Description Presentation to School Principals 
Form Of Engagement Activity A talk or presentation
Part Of Official Scheme? No
Geographic Reach International
Primary Audience Schools
Results and Impact On 25 September 2017 Dr Nic Spaull presented the keynote address to the 2017 International Confederation of Principals on the topic "School Leadership in Challenging Contexts." This included reflections from this ESRC research in three provinces as well as drawing on the international literature and experience on the importance of school leadership in high-poverty contexts.
Year(s) Of Engagement Activity 2017
URL http://icpconference.com/programme/
 
Description Presentation to director of districts and director of SACE at the Department of Basic Education 
Form Of Engagement Activity A talk or presentation
Part Of Official Scheme? No
Geographic Reach Regional
Primary Audience Policymakers/politicians
Results and Impact In July 2017, Gabrielle Wills from our team reported back on our search of exceptional schools, which yielded some sobering realities, to a group of researchers within the Department of Basic Education as well as two influential policy makers within the department of education. The sobering reality that we could not find primary schools achieving at low international benchmarks of learning was an important finding given that the next day policy makers were gathering to celebrate "exceptional schools" at the secondary level. It was important to message that best practice is a relative notion and at times unhelpful as a strategy for thinking about improvement in South African education. Aiming to address basic functionality and generating improvements through a shift to the middle is more useful than attempting to transfer best practice when it may not exist.
Year(s) Of Engagement Activity 2017
 
Description Presentation to practitioners, policy-makers and researchers at a Colloquium: Sustainable change in education 
Form Of Engagement Activity A talk or presentation
Part Of Official Scheme?

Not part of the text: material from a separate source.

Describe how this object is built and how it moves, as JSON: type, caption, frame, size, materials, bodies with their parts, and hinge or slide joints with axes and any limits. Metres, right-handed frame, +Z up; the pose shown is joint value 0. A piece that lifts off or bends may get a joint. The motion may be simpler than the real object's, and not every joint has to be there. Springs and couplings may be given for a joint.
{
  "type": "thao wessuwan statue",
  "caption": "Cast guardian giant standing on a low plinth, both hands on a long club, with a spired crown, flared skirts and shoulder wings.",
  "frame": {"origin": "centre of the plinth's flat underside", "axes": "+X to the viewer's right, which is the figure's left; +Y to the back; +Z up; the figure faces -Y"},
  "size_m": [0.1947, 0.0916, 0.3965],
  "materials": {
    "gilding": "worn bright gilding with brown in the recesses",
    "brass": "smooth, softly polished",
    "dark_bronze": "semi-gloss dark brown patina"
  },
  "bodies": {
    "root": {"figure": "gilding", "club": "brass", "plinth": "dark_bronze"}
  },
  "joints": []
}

No
Geographic Reach National
Primary Audience Policymakers/politicians
Results and Impact At this large colloquium attended by a mix of policy-makers, practitioners, teacher union members and academics interested in systems change in education,
two presentations directly linked to our project were given by researchers on our team. Gabrielle Wills provided a 20 minute presentation to about 100 individuals on "A Quantitative Perspective on School Leadership and Management in South Africa" and was then asked to facilitate a discussion on effective change in leadership and management in South African schooling. The presentation addressed critical issues in the provisioning of managers and leaders across South African schools, highlighting the considerable inequalities that exist in this regard. This sparked considerable debate and concern from the audience who were shown the strong inequalities in school management team post-provisioning practices across provinces, which itself reflects differences in effective administration within the South African schooling system. The audience's questions were particularly aimed at the challenge she presents that too much emphasis and resource is being given to compliance-based leadership and management interventions at the cost of investing in teacher development and increased knowledge on how to teach reading, especially considering that available evidence in South Africa points to weak linkages between leadership and literacy outcomes.

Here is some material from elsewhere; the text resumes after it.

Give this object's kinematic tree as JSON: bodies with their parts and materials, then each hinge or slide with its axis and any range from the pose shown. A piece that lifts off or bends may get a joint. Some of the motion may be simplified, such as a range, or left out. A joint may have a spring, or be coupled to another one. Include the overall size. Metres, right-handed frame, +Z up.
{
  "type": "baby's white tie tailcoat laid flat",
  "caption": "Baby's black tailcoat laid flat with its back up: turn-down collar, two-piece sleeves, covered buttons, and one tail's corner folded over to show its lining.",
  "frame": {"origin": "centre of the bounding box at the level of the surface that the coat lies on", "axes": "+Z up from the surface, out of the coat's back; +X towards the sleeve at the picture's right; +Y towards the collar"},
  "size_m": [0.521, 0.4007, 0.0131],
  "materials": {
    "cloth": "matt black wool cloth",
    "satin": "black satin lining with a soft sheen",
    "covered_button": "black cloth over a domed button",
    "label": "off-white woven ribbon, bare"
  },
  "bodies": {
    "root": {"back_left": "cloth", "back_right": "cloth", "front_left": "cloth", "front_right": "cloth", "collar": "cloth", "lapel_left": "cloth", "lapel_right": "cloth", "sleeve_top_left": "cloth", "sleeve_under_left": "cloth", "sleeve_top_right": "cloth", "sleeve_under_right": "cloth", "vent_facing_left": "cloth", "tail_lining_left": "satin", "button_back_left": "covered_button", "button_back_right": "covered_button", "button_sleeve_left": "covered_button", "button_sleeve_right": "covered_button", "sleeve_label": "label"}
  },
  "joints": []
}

Nick Taylor and Ursula Hoadley presented on key project qualitative findings "Leadership and literacy: Exploring their Linkages in Rural and Township South African Schools"
In his presentation, Nick Taylor presented the background to and main findings exploring if and how good leaders promote good reading instruction in their schools. Discussion after this presentation focused on questions of how leaders at school are appointed and the challenge that arises when they have management expertise, but little
curriculum knowledge.
Year(s) Of Engagement Activity 2018
URL https://www.saide.org.za/documents/Colloquium_Sustainable_Change_-_1.pdf
 
Description Presented a seminar on project findings at Bristol University 
Form Of Engagement Activity A talk or presentation
Part Of Official Scheme? No
Geographic Reach International
Primary Audience Other audiences
Results and Impact Dr Gabrielle Wills gave a seminar on her research http://www.bristol.ac.uk/education/research/bristol-conversations-in-education-research-seminar-series/
The title of the presentation was "Measuring leadership and management and their linkages with literacy in rural and township primary schools in South Africa". It was initially scheduled for 2 December but was postponed to January 2020.
Year(s) Of Engagement Activity 2020
 
Description Stellenbosch and Bath University workshop on new findings in education research in four developing countries 
Form Of Engagement Activity Participation in an activity, workshop or similar
Part Of Official Scheme? No
Geographic Reach International
Primary Audience Postgraduate students
Results and Impact A two-day workshop was held at Stias, Stellenbosch University between 20-21 February. Co-PIs of this project were significantly involved. New research on quantitative findings on learning in South Africa were shared as well as presentations from Dr Robin Shields and Arif Naveed (University of Bath), Gayathri Krishna (Tata Institute of Social Sciences, Mumbai) and Ashik Singh (Tribhuvan University, Kirtipur Nepal) and Swati Banerjee (Tata Institute of Social Sciences, Mumbai). Present at the workshop was the Deputy Director, Director and Chief Director of Research, Coordination, Monitoring and Evaluation at the Department of Basic Education as well as advisor to the Minister of Basic Education (Dr Martin Gustaffsson).

The research workshop encouraged knowledge sharing of education systems across four countries - South Africa, India, Nepal and Pakistan. Each of these countries were spoken about by researchers from each of these nations.

Dr Gabrielle Wills hosted and planned this event with Prof. Servaas van Berg.
Year(s) Of Engagement Activity 2020
 
Description Workshop on assessment in early grade reading 
Form Of Engagement Activity A talk or presentation
Part Of Official Scheme? No
Geographic Reach National
Primary Audience Professional Practitioners
Results and Impact On 15 November a group of 30 individuals from universities, the department of Basic Education, non-profit organisations and other research institutions gathered to share best practice in assessing reading in African language and English in the early grades. Our research team members participated, sharing insights on reading from our project as well as sharing our instruments with different institutions.